The Enterprise
- Founded: 1990s
- Founder: Gerardo Santana Garza a.k.a "300"
- Founding location: Colombia
- Years active: 1990s–present
- Territory: Medellín, Bogotá, parts of the Amazon natural region, Ciudad Juárez, Chiapas
- Ethnicity: Colombian, Mexican, South American, Latin American
- Leaders: Gerardo Santana Garza, Omar "The Gnome" Alejandro
- Activities: Drug trafficking, kidnapping, theft
- Allies: Juárez Cartel, La Linea, Barrio Azteca
- Rivals: Sinaloa Cartel

= La Empresa =

Colombian cartel and drug trafficking gang

La Empresa, The New Company or The Enterprise (La empresa, La Nueva Empresa; A empresa) is a Colombian cartel and a drug trafficking gang that is mainly based in Colombia.

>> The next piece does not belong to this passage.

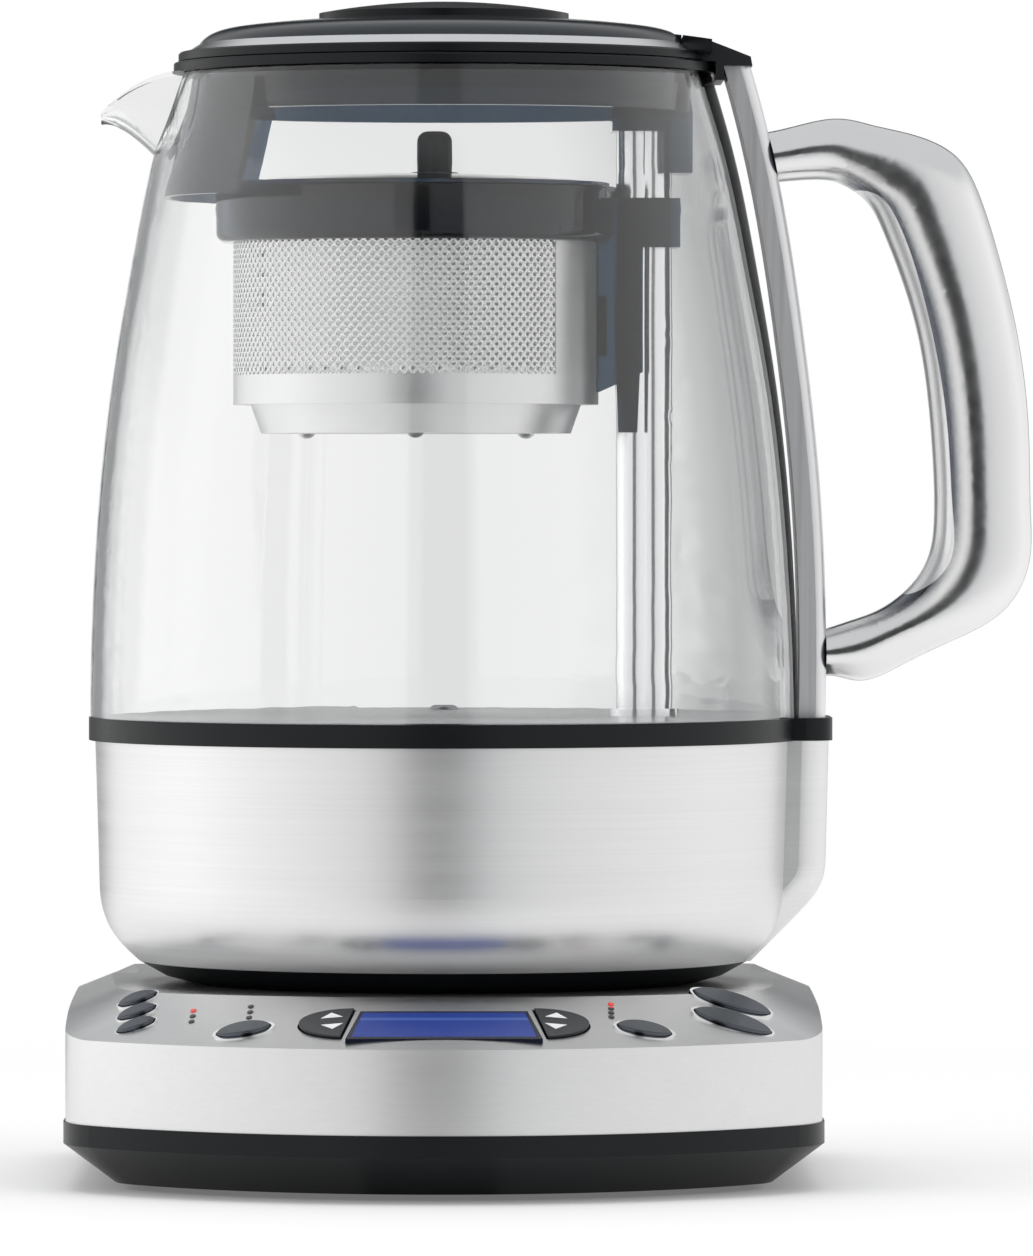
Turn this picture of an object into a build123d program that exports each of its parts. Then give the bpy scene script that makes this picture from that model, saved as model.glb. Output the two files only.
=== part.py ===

La Empresa is a relatively new cartel that formed in Medellín during the late 1990s. The cartel was founded by Gerardo Santana Garza (also known as "300") and Luis Mendez, Garza's brother Omar "The Gnome" Alejandro was also a major figure and member in the cartel. The cartel is alleged to be a "breakaway" cartel of the Juárez Cartel, many of the Juárez Cartel members became adversaries of the cartel and from 1998 the cartel became very unstable. In 1999 many members broke from the cartel and formed their own gangs. During the early 2000s, the Juarez members and drug lords from contiguous Mexican states forged an alliance that became known as 'The Golden Triangle Alliance' or 'La Alianza Triángulo de Oro' because of its three-state area of influence: Chihuahua, south of the U.S. state of Texas, Durango and Sinaloa, a few other gangs formed along with the alliance. La Empresa formed during this time and was one of the gangs.

The Enterprise cartel mostly operates as a drug trafficking cartel, the enterprise has a history of trafficking cocaine, heroin, MDMA, fentanyl, marijuana and more recently "pink cocaine".